--- Exercise input ---
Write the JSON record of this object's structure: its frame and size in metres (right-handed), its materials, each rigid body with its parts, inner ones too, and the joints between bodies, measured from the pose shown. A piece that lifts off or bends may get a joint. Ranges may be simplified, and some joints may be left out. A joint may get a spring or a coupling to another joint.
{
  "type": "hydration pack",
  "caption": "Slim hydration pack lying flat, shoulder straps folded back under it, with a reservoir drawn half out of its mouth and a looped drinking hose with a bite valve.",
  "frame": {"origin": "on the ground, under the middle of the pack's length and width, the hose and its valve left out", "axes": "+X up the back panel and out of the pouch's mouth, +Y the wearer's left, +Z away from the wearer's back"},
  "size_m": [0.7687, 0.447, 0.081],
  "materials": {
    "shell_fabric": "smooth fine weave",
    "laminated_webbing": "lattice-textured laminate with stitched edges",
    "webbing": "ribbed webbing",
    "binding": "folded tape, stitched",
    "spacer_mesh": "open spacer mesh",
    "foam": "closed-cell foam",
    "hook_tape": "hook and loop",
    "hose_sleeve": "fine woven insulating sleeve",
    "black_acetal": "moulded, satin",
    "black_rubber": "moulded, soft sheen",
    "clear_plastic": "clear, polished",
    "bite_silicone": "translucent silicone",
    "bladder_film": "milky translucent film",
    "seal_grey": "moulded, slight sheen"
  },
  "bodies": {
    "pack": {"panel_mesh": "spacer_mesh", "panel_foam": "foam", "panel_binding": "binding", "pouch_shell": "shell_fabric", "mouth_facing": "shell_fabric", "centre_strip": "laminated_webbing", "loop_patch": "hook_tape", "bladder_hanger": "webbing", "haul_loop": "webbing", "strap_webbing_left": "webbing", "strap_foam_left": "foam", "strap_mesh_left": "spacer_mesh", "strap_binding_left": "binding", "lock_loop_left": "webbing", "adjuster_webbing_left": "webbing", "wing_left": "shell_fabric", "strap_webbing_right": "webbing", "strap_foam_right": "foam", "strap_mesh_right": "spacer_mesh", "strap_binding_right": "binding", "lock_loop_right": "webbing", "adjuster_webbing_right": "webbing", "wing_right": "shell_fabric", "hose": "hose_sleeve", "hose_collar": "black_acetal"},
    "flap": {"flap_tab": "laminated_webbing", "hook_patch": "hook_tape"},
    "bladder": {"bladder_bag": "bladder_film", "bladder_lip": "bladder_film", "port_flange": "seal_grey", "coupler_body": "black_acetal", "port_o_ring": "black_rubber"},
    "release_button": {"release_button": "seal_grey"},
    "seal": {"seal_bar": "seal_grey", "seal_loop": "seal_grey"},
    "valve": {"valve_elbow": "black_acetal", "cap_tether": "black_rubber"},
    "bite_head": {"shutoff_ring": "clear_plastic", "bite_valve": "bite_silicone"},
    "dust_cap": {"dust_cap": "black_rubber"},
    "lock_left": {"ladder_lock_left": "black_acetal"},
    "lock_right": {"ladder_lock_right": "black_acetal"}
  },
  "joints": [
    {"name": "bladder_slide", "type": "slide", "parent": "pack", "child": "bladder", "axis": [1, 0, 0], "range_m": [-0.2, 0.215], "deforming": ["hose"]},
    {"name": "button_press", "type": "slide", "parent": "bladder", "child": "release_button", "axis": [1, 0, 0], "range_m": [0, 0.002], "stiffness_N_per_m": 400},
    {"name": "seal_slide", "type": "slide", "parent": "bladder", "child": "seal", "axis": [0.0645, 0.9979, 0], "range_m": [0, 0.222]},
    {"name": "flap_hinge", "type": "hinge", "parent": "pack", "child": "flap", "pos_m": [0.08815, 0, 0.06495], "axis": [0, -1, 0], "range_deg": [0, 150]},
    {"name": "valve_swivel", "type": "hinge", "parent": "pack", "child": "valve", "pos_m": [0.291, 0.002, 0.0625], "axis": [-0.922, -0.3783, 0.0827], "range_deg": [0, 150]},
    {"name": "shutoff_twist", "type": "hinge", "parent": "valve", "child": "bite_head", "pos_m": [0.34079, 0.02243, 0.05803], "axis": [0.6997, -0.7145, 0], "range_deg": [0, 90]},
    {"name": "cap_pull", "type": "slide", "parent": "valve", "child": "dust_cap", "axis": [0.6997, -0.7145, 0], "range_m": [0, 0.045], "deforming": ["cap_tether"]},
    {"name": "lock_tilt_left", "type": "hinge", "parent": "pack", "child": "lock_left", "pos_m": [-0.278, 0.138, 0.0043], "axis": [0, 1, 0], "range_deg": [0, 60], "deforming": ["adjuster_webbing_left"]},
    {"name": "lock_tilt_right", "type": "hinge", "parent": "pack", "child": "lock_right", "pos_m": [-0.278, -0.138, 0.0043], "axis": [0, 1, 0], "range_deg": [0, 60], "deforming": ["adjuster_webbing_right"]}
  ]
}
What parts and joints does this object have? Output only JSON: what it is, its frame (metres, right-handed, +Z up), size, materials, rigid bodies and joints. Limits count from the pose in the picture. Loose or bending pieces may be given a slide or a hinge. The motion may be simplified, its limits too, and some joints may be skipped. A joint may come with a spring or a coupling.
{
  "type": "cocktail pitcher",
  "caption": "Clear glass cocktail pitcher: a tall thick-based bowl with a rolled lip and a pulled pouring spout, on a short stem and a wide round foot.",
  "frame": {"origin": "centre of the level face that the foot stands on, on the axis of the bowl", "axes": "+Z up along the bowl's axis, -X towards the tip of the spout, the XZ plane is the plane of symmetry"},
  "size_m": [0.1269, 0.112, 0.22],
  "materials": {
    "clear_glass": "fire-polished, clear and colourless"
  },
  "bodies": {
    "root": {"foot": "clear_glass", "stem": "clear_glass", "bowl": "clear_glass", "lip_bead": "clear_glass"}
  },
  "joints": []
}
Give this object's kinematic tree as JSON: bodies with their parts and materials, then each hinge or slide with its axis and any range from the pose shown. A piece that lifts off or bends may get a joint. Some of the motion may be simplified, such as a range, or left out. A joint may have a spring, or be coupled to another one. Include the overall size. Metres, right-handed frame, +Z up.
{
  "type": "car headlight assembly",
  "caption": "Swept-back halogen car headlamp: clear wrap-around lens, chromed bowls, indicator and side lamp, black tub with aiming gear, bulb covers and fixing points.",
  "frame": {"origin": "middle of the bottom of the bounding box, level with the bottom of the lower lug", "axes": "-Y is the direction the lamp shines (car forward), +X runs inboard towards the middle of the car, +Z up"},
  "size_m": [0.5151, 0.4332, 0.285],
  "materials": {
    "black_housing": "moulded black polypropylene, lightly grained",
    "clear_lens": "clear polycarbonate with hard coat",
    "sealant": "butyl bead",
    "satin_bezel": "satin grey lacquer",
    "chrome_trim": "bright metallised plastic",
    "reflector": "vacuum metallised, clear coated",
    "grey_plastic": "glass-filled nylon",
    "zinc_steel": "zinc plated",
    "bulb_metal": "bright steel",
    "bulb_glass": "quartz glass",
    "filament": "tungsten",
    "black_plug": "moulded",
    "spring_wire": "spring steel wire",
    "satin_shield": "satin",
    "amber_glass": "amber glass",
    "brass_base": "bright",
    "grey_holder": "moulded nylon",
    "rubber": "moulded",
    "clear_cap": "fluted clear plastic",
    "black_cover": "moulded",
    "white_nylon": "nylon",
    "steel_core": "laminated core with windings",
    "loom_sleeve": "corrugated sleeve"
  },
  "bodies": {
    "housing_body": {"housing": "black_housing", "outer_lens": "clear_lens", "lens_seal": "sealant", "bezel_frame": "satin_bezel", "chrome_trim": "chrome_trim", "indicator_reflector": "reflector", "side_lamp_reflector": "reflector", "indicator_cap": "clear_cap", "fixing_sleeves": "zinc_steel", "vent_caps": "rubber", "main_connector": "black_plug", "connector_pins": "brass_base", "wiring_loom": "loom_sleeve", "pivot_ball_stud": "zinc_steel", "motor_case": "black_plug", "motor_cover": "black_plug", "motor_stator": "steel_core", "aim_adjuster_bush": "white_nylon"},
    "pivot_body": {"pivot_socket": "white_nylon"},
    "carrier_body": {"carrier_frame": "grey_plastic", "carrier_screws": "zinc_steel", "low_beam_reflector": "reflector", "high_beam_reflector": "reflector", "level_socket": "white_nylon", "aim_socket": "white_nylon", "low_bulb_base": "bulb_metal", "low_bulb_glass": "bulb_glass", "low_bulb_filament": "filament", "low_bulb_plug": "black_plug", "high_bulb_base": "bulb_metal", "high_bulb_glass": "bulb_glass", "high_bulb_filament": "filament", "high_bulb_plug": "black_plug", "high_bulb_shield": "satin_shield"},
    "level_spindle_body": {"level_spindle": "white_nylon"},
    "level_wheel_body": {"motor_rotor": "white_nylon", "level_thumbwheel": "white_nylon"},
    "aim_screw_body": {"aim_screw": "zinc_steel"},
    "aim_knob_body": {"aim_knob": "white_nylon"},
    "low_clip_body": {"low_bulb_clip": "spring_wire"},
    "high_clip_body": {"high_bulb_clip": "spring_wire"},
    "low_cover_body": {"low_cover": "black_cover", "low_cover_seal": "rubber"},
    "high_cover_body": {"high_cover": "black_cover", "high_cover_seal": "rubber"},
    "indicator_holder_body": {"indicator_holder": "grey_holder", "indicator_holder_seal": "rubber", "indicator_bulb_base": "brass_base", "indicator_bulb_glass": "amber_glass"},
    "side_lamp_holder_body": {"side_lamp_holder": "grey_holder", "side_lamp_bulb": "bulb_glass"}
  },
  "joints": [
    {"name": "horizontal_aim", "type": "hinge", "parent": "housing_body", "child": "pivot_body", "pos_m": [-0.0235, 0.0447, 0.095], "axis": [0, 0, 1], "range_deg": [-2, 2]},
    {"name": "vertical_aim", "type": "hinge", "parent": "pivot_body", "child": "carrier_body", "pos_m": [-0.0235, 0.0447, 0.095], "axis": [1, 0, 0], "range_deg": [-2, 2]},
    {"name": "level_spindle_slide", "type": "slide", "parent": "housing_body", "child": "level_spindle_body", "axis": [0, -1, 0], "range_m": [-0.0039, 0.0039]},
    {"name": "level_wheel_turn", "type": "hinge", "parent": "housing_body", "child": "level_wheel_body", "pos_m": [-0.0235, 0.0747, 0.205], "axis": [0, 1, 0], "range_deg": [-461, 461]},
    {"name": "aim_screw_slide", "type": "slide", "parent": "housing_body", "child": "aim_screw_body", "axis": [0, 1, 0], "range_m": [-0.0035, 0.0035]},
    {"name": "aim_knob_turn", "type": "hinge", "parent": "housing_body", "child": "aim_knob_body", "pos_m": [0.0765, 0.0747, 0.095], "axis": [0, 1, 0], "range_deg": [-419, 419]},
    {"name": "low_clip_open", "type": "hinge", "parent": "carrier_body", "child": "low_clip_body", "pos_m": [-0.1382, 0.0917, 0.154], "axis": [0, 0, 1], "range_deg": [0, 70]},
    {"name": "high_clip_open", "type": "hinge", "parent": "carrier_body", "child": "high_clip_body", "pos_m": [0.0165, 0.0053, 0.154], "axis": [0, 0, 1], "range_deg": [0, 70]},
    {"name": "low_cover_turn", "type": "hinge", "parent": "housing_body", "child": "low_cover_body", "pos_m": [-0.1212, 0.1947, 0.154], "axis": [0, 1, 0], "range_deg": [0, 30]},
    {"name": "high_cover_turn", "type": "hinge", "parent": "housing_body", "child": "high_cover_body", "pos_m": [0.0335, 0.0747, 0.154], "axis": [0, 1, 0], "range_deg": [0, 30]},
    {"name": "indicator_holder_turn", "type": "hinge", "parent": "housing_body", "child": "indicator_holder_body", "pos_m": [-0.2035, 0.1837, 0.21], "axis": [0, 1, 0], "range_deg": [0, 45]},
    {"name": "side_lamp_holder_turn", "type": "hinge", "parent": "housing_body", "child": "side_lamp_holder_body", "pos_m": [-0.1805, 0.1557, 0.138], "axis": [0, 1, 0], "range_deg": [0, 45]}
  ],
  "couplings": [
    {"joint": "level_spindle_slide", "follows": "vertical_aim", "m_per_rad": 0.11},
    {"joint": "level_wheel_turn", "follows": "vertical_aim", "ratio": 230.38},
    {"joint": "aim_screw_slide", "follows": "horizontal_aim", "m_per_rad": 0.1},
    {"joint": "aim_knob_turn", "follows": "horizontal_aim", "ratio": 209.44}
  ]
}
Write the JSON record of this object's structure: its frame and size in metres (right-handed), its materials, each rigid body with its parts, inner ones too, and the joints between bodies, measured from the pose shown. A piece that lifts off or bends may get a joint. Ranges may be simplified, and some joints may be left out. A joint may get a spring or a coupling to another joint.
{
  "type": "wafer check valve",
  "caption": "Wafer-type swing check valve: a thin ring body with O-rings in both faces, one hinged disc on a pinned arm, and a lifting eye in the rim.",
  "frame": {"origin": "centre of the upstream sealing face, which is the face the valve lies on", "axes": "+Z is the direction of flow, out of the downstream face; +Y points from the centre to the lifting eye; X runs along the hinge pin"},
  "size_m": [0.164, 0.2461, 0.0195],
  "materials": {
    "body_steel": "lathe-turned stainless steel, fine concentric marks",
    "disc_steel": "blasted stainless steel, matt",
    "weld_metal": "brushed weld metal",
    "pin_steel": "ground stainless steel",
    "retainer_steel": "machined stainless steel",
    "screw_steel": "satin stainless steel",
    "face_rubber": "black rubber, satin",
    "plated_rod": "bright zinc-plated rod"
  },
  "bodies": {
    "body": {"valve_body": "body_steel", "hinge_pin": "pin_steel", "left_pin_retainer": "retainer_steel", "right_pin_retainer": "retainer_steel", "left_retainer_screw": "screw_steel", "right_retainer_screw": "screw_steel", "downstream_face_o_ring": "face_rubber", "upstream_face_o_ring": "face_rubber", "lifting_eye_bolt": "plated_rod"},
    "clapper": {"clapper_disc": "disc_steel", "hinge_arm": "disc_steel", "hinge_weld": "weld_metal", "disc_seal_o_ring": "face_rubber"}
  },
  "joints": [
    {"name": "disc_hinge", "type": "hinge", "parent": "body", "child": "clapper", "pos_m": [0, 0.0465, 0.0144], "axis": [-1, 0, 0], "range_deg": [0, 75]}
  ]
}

--- Instructions to follow ---
State how many lines of the listing hold the string "pose"; reply with the number and nothing else.

--- Task output ---
4